Pope John Paul II asked that we look beneath poverty to examine its roots, particularly the decisions of human beings that flow from “real forms of idolatry.” He expressed a special concern about the “all-consuming desire for profit” and “the thirst for power, with the intention of imposing one’s will upon others.” This is a theme that you have taken up forcefully.
Thank you for recalling to us that these unjust “structures of violence” bring suffering and death to the poor. They become embodied in unjust laws, power-based economic relationships, the arms trade, inequitable treaties, artificial boundaries, oppressive governments, ingrained corruption and numerous other more subtle obstacles to harmonious societal relationships. They keep the poor poor.
So many of the world’s poor are young. Will they be increasingly tempted to become violent revolutionaries or terrorists, as some are today? How important it is for the church to reach out to them especially. A synod in which both you and I participated cried out to young people: “You are ‘sentinels of the morning’ ... How is the Lord of history asking you to build a civilization of love? You have a keen sense of what honesty and sincerity require. You do not want to be caught up into divisive ethnic struggles, nor poisoned by the gangrene of corruption. How can we be disciples of Jesus together and put into practice Christ’s teachings on the Mount of the Beatitudes?”

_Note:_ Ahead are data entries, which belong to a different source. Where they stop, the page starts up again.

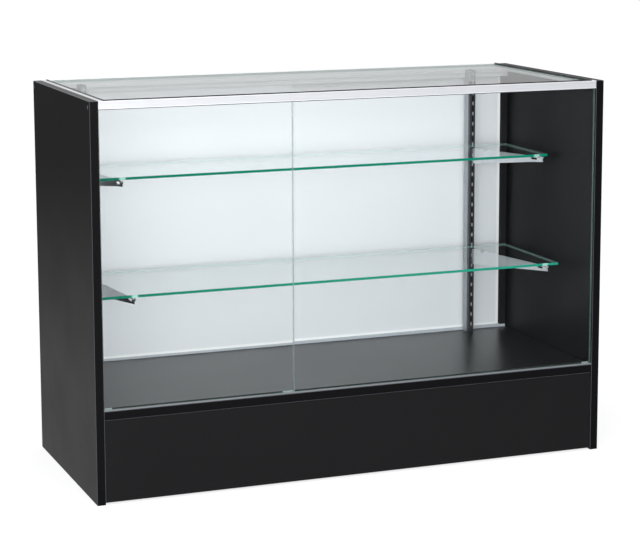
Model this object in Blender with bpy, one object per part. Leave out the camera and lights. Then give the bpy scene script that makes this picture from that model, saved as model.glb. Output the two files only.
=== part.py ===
# Full vision display case: black board ends and base, glass front and top in aluminium rails,
# two glass shelves on slotted standards, and two sliding doors with a plunger lock at the rear.
# Metres, +Z up, the front faces -Y. The origin is on the floor under the middle of the case.

import bmesh
import bpy
from math import cos, pi, radians, sin
from mathutils import Matrix, Vector

# Whole case
CASE_WIDTH = 1.2192
CASE_DEPTH = 0.508
CASE_HEIGHT = 0.8763
DECK_HEIGHT = 0.2066

# Fits shared by many pieces
TOUCH_GAP = 0.0003
CUT_OVERRUN = 0.002
ROUND_SIDES = 24
SCREW_SIDES = 16
SMOOTH_ANGLE = radians(35)
EDGE_ANGLE = radians(40)

# Boards
BOARD_THICKNESS = 0.01905
BOARD_EDGE_RADIUS = 0.0008
KICK_FLOOR_GAP = 0.004
KICK_SETBACK = 0.003

# Top rails and the gasket round the top glass
RAIL_HEIGHT = 0.01905
RAIL_WALL = 0.0018
RAIL_SETBACK = 0.0004
RAIL_LIP = 0.0005
LEDGE_THICKNESS = 0.0015
RIB_HEIGHT = 0.0022
RIB_RISE = 0.0006
SCREW_PORT_WIDTH = 0.0095
FRONT_LEDGE_LAP = 0.003
REAR_RAIL_DEPTH = 0.054
REAR_FLANGE_HEIGHT = 0.016
SIDE_RAIL_HEIGHT = 0.0160
SIDE_RAIL_WALL = 0.0015
SIDE_STRIP_WIDTH = 0.0105
SIDE_LEDGE_REACH = 0.008
GASKET_WIDTH = 0.0025
GASKET_RISE = 0.0022

# Glass
TOP_GLASS_THICKNESS = 0.006
FRONT_GLASS_THICKNESS = 0.006
SHELF_GLASS_THICKNESS = 0.006
GLASS_ARRIS = 0.0005
GLASS_PLAY = 0.0009
PANE_JOINT_GAP = 0.001
LEFT_PANE_WIDTH = 0.43355
PANE_END_GAP = 0.0015
PANE_TOP_GRIP = 0.0055

# Front bottom channel and its glazing blocks
CHANNEL_SETBACK = 0.0011
CHANNEL_WALL = 0.0010
CHANNEL_HEIGHT = 0.005
CHANNEL_LIP = 0.0035
BLOCK_THICKNESS = 0.0008
BLOCK_UPSTAND = 0.0019
BLOCK_RISE = 0.0036
BLOCK_PLAY = 0.0004
END_BLOCK_LENGTH = 0.016
END_BLOCK_INSET = 0.004
CENTRE_BLOCK_LENGTH = 0.028
CENTRE_BLOCK_OVERLAP = 0.004

# Sliding doors, their tracks and jambs
DOOR_THICKNESS = 0.006
DOOR_PLAY = 0.0007
DOOR_OVERLAP = 0.030
DOOR_EDGE_RADIUS = 0.0006
TRACK_WALL = 0.0014
LOWER_TRACK_HEIGHT = 0.006
UPPER_TRACK_HEIGHT = 0.0189
DOOR_TOP_GRIP = 0.0075
JAMB_WIDTH = 0.016
JAMB_GROOVE_DEPTH = 0.010
TRACK_SETBACK = 0.0018

# Finger pulls
PULL_RADIUS = 0.0127
PULL_WALL = 0.0012
PULL_DEPTH = 0.0046
PULL_FLOOR = 0.0008
PULL_FLANGE_RADIUS = 0.0155
PULL_FLANGE_THICKNESS = 0.0008
PULL_EDGE_DISTANCE = 0.060
PULL_HEIGHT_ABOVE_DECK = 0.330

# Plunger lock
LOCK_HEIGHT_ABOVE_DECK = 0.300
LOCK_BODY_RADIUS = 0.0095
LOCK_BODY_LENGTH = 0.018
LOCK_FLANGE_RADIUS = 0.0130
LOCK_FLANGE_THICKNESS = 0.002
PLUNGER_RADIUS = 0.0062
PLUNGER_STANDOFF = 0.003
PLUNGER_PROJECTION = 0.004
PLUNGER_PIN_RADIUS = 0.0035
PLUNGER_PIN_SETBACK = 0.0005
KEY_PLUG_RADIUS = 0.0042
KEY_PLUG_LENGTH = 0.012
KEY_SLOT_WIDTH = 0.0012
KEY_SLOT_HEIGHT = 0.0056
KEY_SLOT_DEPTH = 0.004
RECEIVER_RADIUS = 0.006
RECEIVER_DEPTH = 0.0035

# Rear posts and slotted standards
LEFT_STANDARD_INSET = 0.07855
RIGHT_STANDARD_INSET = 0.11255
STANDARD_WIDTH = 0.0143
STANDARD_DEPTH = 0.010
STANDARD_WEB = 0.0015
STANDARD_FLANGE = 0.0012
STANDARD_RIB_WIDTH = 0.0046
STANDARD_RIB_RISE = 0.0005
SLOT_PITCH = 0.0254
SLOT_WIDTH = 0.004
SLOT_HEIGHT = 0.0127
SLOT_CORNER = 0.0009
FIRST_SLOT = 0.0272
TOP_SLOT_MARGIN = 0.0365
POST_DEPTH = 0.021
POST_WALL = 0.0012
POST_TOP_GAP = 0.001
UPPER_FIXING_DROP = 0.0105
LOWER_FIXING_DROP = 0.0265

# Shelves and brackets
UPPER_SHELF_DEPTH = 0.222
LOWER_SHELF_DEPTH = 0.286
SHELF_END_GAP = 0.02255
SHELF_STANDARD_GAP = 0.005
UPPER_SHELF_SLOT = 17
LOWER_SHELF_SLOT = 7
UPPER_BRACKET_LENGTH = 0.238
LOWER_BRACKET_LENGTH = 0.2985
BRACKET_THICKNESS = 0.0018
BRACKET_HEAD = 0.0095
BRACKET_FOOT = 0.0030
BRACKET_NOSE_HEIGHT = 0.012
BRACKET_NOSE_SLOPE = 0.002
BRACKET_NOTCH_DEPTH = 0.004
BRACKET_NOTCH_DROP = 0.0055
BRACKET_KNEE_PLACE = 0.034
BRACKET_KNEE_HEIGHT = 0.0145
BRACKET_HEEL = 0.012
BRACKET_HOLE_PLACE = 0.031
BRACKET_HOLE_LENGTH = 0.020
BRACKET_HOLE_HEIGHT = 0.0055
OVAL_START_SHARE = 0.5
HOOK_NECK = 0.006
HOOK_DROP = 0.005
HOOK_THICKNESS = 0.0022
HOOK_PLAY = 0.0007
UPPER_RIGHT_TOE = radians(20.5)
LOWER_RIGHT_TOE = radians(12.5)
LEFT_TOE = radians(6)

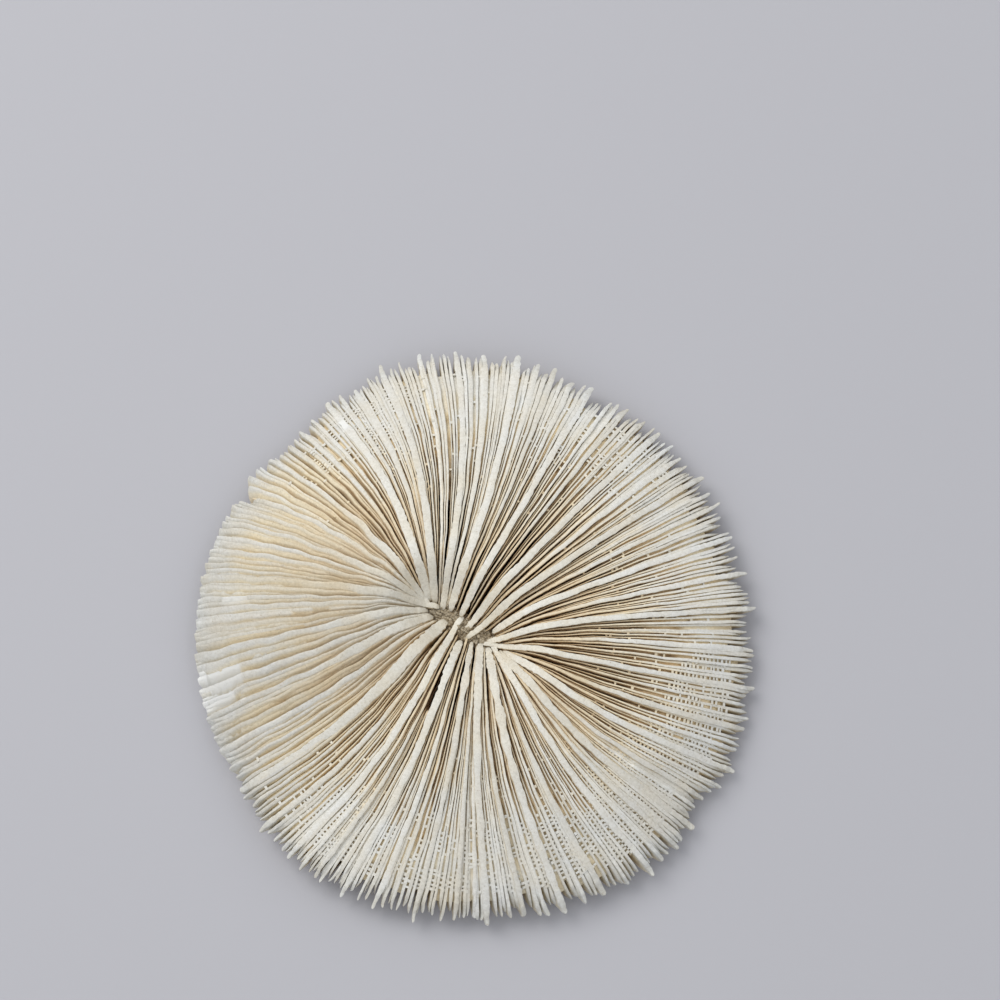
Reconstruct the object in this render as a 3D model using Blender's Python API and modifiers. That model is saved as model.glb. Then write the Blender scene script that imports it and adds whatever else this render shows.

Those are my hopes “before you go,” Holy Father. I recognize that all of them are themes that you have begun to address. My prayer is that “God who has begun this good work in you will bring it to completion” (Philippians 1:6).
Your brother in the Lord,
Robert P. Maloney, C.M.
I believe the most important thing that the church has to do is manage intelligently (by following the example of Jesus Christ) the correct solution for alleviating the priest shortages in so many countries. This can be accomplished by following the example of Jesus Christ (God in the Flesh Who knows what is best for the church in this regard because He possesses perfect Divine knowledge). Here is what I believe Jesus would do today. He would do exactly what He did when He chose His first "priests," namely His 12 Apostles. Jesus chose 11 married men out 12 to be his first apostle/priests. If the church followed Jesus example in this regard, the problem of a shortage would disappear quickly and the faithful would not be denied individual attention from an ordained minister. When I was young in the 1940s and 1950s we had many priest to chose from for spiritual guidance. Also, Jesus did not require the equivalent of PhD. education. In fact He chose fishermen. It takes as many years of study to become a Catholic priest as it does to get a Ph.D. degree. For heavens sake, a parish is not supposed to be a graduate school! The inability of the church coming to terms with a spiritual reality and how to manage a spiritual crisis is so very disappointing. I think the Lord must be frustrated with the lack of sensible action in this regard by His church. The solution proposed in this comment is so self-evident that it's hard to imagine such hardened hearts in a church hierarchy who proclaim to follow Christ but in this regard do not follow His very clear example when He chose 11 "married" men out of 12. Instead, I read that a rule was made up about 1,000 AD where priests could no longer marry in order to keep church property from being inherited by a priest's family members. If this is true it is not a very lofty spiritual motive for not following Christ’s example and letting 11 out of 12 priests be married. Another excuse I hear is that Christ did not marry. Well there is good reason for that. He is God in the flesh. Priests are not God in the Flesh! If they claim to be, that’s heresy!